━━━━━ Records shown ━━━━━
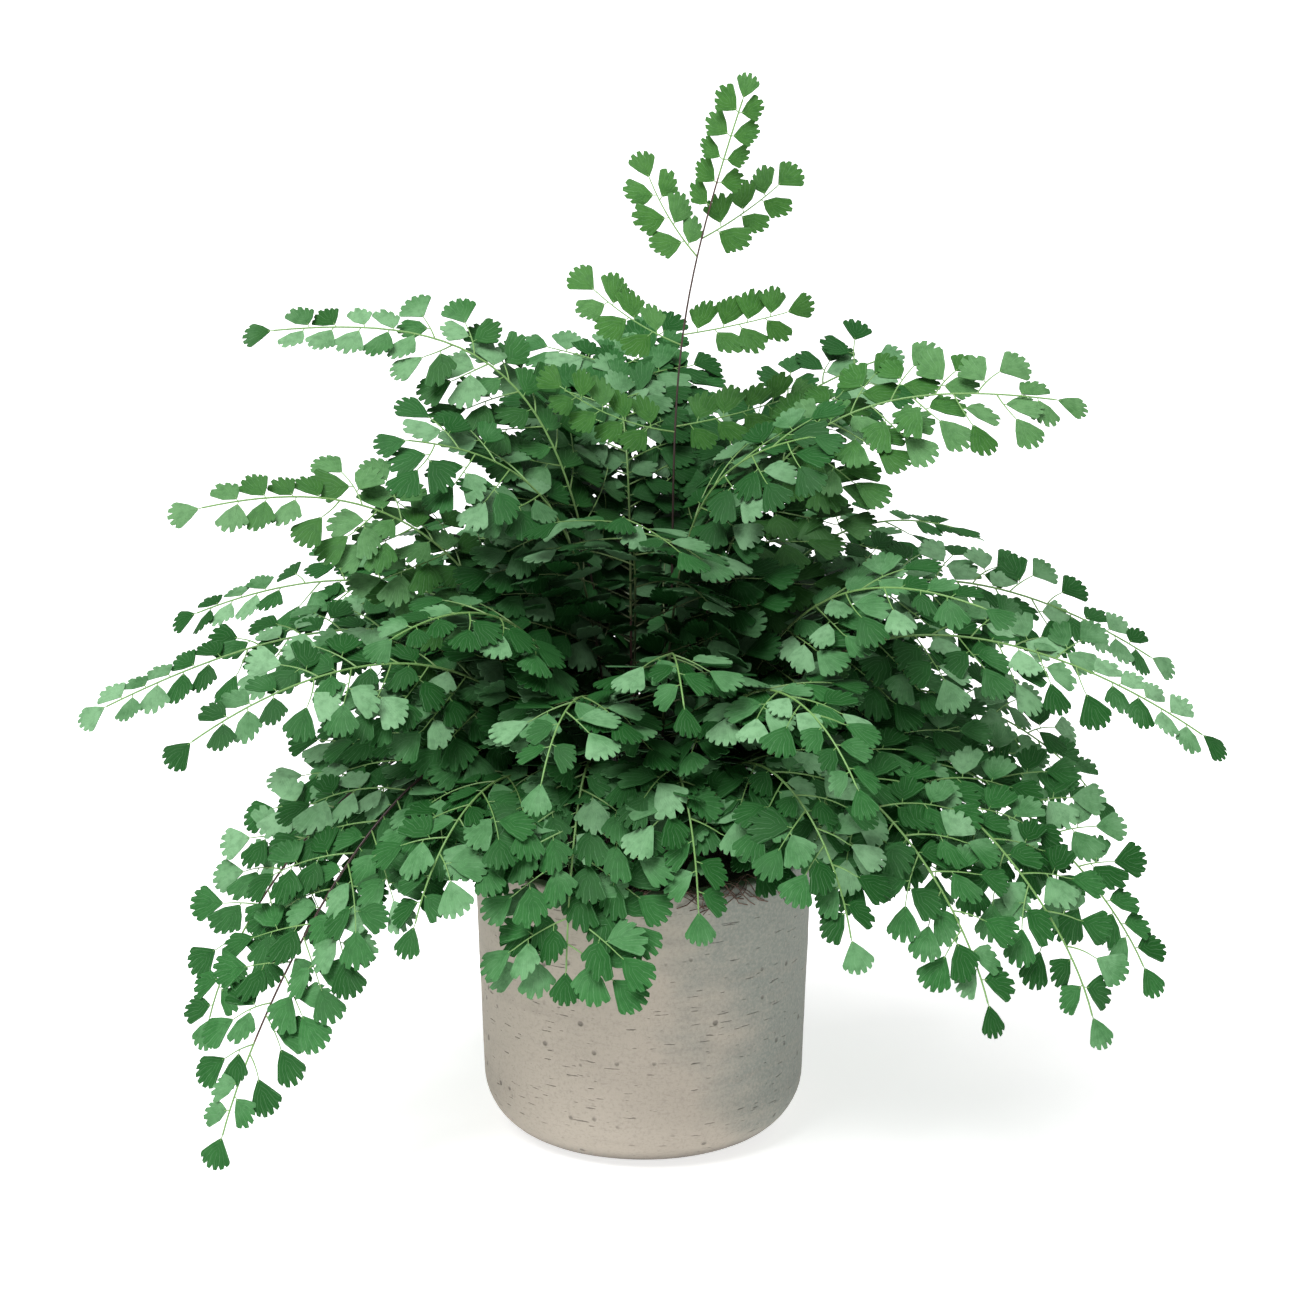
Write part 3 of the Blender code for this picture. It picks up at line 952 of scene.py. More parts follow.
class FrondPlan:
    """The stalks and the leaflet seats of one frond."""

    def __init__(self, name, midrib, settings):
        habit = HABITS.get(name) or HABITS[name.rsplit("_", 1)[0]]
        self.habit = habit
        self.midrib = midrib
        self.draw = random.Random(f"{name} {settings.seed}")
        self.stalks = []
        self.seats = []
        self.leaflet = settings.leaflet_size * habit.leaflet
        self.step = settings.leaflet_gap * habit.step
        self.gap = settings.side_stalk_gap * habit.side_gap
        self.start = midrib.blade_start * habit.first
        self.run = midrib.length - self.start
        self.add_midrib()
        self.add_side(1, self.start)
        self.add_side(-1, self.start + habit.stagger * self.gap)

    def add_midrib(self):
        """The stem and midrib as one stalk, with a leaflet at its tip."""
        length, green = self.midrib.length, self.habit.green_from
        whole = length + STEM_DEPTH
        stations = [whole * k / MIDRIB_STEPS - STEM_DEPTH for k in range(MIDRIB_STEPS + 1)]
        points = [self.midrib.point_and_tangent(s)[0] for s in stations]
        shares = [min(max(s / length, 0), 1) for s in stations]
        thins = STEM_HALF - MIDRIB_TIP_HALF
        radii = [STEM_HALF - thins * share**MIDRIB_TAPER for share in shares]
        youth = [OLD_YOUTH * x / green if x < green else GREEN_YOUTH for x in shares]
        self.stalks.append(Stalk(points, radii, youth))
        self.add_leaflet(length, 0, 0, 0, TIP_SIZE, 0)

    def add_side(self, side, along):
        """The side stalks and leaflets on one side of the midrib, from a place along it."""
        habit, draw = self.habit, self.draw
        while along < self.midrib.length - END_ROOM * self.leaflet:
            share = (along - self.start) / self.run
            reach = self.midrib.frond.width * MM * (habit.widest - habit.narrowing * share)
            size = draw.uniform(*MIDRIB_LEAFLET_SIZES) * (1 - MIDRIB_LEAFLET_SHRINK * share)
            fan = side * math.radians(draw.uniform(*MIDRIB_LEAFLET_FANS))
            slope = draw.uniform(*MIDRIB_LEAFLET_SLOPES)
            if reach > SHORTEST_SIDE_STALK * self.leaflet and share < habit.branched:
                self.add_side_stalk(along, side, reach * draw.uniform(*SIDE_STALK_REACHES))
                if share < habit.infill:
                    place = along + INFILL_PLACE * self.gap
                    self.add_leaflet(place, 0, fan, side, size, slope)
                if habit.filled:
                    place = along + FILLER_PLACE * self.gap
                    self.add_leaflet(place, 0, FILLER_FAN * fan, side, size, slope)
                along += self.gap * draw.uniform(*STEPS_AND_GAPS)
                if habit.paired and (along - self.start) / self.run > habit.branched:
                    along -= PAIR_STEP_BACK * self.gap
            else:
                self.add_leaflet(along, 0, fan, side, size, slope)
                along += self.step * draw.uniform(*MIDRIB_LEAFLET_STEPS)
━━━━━
━━━━━ Records shown ━━━━━
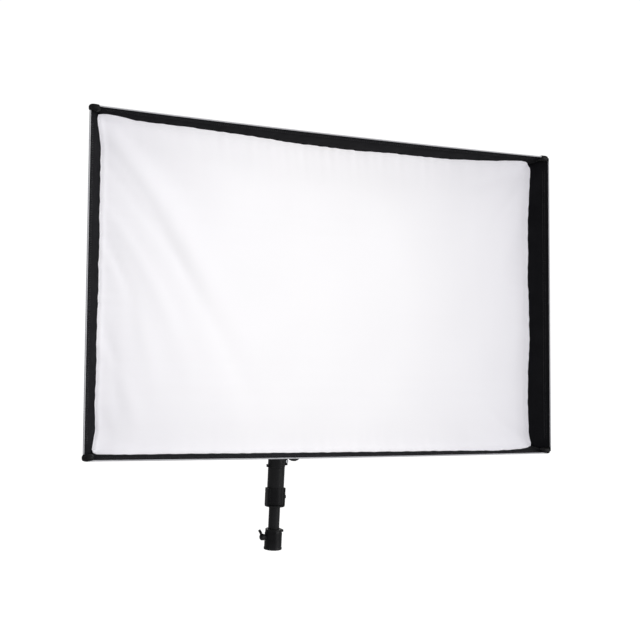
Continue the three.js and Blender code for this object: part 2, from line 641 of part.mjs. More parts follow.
━━━━━
━━━━━ Records shown ━━━━━
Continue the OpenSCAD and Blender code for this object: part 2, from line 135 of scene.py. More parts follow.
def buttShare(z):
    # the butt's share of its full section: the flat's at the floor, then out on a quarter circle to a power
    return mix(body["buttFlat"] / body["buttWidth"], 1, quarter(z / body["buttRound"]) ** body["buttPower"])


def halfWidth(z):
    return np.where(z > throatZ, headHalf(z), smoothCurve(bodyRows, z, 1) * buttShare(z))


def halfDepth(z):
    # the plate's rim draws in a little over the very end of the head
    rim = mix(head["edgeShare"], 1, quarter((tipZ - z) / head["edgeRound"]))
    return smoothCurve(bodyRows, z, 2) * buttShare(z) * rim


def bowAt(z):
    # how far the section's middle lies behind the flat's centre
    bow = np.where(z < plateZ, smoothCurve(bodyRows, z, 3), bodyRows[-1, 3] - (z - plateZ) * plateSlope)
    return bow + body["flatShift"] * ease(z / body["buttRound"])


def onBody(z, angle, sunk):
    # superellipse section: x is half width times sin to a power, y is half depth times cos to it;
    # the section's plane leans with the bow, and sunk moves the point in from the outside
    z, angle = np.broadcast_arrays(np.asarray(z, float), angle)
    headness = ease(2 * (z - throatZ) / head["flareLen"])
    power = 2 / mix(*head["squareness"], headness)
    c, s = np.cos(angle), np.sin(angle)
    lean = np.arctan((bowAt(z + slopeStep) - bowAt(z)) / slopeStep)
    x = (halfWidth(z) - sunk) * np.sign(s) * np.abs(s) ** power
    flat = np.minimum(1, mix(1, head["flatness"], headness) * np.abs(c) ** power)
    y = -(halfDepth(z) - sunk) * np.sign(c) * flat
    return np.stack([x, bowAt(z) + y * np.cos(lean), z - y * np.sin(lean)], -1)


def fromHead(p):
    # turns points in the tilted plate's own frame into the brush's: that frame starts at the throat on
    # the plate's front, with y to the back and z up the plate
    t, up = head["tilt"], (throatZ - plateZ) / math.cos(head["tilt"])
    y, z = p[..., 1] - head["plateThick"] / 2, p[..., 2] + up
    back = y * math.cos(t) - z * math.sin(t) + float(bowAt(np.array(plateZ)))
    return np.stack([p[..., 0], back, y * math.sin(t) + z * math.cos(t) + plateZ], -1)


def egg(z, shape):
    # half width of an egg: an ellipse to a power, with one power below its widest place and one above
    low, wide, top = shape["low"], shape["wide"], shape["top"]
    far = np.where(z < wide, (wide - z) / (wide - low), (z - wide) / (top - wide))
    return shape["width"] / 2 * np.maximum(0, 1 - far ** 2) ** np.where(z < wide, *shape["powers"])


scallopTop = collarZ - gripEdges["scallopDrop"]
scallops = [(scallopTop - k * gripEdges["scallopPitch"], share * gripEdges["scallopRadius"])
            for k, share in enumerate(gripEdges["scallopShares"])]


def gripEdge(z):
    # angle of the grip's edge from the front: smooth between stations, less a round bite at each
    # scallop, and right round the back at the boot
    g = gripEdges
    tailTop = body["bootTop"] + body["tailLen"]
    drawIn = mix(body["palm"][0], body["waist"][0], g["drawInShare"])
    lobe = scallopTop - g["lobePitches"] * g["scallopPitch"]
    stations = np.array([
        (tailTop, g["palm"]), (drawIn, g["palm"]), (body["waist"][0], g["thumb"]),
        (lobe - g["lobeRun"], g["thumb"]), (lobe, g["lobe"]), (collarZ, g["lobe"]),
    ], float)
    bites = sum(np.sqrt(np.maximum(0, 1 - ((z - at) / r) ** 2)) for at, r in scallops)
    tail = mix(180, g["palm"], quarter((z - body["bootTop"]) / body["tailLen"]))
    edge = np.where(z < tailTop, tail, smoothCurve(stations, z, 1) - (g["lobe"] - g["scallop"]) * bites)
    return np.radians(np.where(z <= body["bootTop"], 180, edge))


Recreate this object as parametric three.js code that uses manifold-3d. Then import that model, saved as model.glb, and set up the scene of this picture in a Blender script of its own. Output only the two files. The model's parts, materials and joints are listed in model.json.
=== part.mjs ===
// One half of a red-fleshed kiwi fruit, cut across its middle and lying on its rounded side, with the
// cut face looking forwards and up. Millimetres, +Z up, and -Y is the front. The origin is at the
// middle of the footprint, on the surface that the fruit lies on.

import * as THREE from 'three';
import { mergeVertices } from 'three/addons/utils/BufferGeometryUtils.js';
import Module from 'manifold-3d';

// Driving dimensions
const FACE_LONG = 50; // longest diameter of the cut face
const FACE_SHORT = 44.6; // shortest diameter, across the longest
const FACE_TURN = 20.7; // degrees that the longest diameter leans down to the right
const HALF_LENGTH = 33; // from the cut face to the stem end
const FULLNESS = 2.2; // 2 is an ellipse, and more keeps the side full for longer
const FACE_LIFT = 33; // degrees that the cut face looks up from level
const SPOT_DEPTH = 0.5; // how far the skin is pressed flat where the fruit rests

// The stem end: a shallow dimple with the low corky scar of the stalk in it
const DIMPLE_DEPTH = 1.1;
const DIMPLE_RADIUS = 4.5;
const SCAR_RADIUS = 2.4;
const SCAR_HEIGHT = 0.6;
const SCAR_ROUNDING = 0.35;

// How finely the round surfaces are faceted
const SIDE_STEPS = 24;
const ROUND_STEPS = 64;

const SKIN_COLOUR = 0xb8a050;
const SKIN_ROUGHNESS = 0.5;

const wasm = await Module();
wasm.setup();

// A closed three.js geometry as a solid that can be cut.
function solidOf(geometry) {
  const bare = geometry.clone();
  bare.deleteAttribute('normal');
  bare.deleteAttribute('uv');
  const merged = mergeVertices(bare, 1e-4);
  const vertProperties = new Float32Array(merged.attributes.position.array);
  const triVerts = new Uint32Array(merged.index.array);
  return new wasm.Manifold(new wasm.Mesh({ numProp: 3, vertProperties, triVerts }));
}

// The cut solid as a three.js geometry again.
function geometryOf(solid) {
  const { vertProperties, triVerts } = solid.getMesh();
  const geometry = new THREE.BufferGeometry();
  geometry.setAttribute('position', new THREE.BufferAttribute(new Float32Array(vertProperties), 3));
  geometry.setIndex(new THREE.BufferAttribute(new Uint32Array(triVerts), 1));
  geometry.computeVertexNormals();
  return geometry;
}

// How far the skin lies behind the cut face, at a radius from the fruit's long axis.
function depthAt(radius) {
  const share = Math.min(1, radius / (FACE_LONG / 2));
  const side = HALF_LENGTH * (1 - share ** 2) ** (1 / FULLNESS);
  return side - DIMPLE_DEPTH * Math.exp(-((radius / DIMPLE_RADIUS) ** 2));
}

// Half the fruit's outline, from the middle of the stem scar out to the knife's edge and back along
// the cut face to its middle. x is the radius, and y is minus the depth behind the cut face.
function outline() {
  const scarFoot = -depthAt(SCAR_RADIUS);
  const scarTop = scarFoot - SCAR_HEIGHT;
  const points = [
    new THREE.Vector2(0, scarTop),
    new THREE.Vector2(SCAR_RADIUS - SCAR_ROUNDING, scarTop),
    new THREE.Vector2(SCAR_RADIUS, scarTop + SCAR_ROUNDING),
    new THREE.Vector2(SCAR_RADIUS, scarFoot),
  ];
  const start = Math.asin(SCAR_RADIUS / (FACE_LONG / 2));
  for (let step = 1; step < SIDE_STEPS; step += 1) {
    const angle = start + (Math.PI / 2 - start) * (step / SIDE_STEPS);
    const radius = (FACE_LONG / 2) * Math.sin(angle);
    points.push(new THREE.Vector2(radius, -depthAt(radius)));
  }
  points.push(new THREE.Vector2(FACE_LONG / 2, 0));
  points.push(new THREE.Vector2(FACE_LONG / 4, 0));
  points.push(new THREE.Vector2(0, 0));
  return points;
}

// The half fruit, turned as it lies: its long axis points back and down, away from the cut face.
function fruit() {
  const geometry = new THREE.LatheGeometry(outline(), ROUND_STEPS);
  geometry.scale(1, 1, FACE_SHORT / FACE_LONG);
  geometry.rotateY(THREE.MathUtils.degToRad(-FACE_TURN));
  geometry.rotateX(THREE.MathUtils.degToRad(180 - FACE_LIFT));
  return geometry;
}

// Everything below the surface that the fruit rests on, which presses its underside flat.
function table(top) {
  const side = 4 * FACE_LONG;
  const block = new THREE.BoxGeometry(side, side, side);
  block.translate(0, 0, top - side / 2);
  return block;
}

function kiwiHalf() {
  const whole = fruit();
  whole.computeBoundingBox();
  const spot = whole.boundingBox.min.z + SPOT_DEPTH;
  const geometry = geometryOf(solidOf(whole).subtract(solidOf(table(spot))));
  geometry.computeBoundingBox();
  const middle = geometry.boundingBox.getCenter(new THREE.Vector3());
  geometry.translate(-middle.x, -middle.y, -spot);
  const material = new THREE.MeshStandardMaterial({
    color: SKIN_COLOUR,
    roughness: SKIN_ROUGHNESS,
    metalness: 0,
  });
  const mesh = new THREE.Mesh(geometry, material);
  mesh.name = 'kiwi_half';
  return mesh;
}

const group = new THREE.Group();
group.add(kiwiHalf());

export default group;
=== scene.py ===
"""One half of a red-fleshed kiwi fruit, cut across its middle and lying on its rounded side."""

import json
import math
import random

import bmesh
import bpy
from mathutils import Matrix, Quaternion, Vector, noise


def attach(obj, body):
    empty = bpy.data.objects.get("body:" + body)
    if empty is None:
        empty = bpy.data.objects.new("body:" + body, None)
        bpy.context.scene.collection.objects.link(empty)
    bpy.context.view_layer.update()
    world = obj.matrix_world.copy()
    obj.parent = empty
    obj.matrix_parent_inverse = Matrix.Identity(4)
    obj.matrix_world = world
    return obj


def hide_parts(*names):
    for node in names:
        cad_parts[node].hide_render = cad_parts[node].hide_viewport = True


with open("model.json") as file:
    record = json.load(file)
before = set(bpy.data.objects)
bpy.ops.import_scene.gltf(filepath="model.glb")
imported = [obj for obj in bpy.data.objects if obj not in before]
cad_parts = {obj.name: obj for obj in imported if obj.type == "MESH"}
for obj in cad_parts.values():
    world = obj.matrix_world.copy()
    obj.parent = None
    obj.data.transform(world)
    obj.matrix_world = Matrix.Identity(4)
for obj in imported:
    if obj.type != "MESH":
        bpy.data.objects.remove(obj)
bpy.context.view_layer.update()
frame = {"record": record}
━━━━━
■ What is required ■
Return only the stretch of the material above from the line holding "its underside flat." through the line holding "record = json.load(file)", copied exactly.

■ Task answer ■
// Everything below the surface that the fruit rests on, which presses its underside flat.
function table(top) {
  const side = 4 * FACE_LONG;
  const block = new THREE.BoxGeometry(side, side, side);
  block.translate(0, 0, top - side / 2);
  return block;
}

function kiwiHalf() {
  const whole = fruit();
  whole.computeBoundingBox();
  const spot = whole.boundingBox.min.z + SPOT_DEPTH;
  const geometry = geometryOf(solidOf(whole).subtract(solidOf(table(spot))));
  geometry.computeBoundingBox();
  const middle = geometry.boundingBox.getCenter(new THREE.Vector3());
  geometry.translate(-middle.x, -middle.y, -spot);
  const material = new THREE.MeshStandardMaterial({
    color: SKIN_COLOUR,
    roughness: SKIN_ROUGHNESS,
    metalness: 0,
  });
  const mesh = new THREE.Mesh(geometry, material);
  mesh.name = 'kiwi_half';
  return mesh;
}

const group = new THREE.Group();
group.add(kiwiHalf());

export default group;
=== scene.py ===
"""One half of a red-fleshed kiwi fruit, cut across its middle and lying on its rounded side."""

import json
import math
import random

import bmesh
import bpy
from mathutils import Matrix, Quaternion, Vector, noise


def attach(obj, body):
    empty = bpy.data.objects.get("body:" + body)
    if empty is None:
        empty = bpy.data.objects.new("body:" + body, None)
        bpy.context.scene.collection.objects.link(empty)
    bpy.context.view_layer.update()
    world = obj.matrix_world.copy()
    obj.parent = empty
    obj.matrix_parent_inverse = Matrix.Identity(4)
    obj.matrix_world = world
    return obj


def hide_parts(*names):
    for node in names:
        cad_parts[node].hide_render = cad_parts[node].hide_viewport = True


with open("model.json") as file:
    record = json.load(file)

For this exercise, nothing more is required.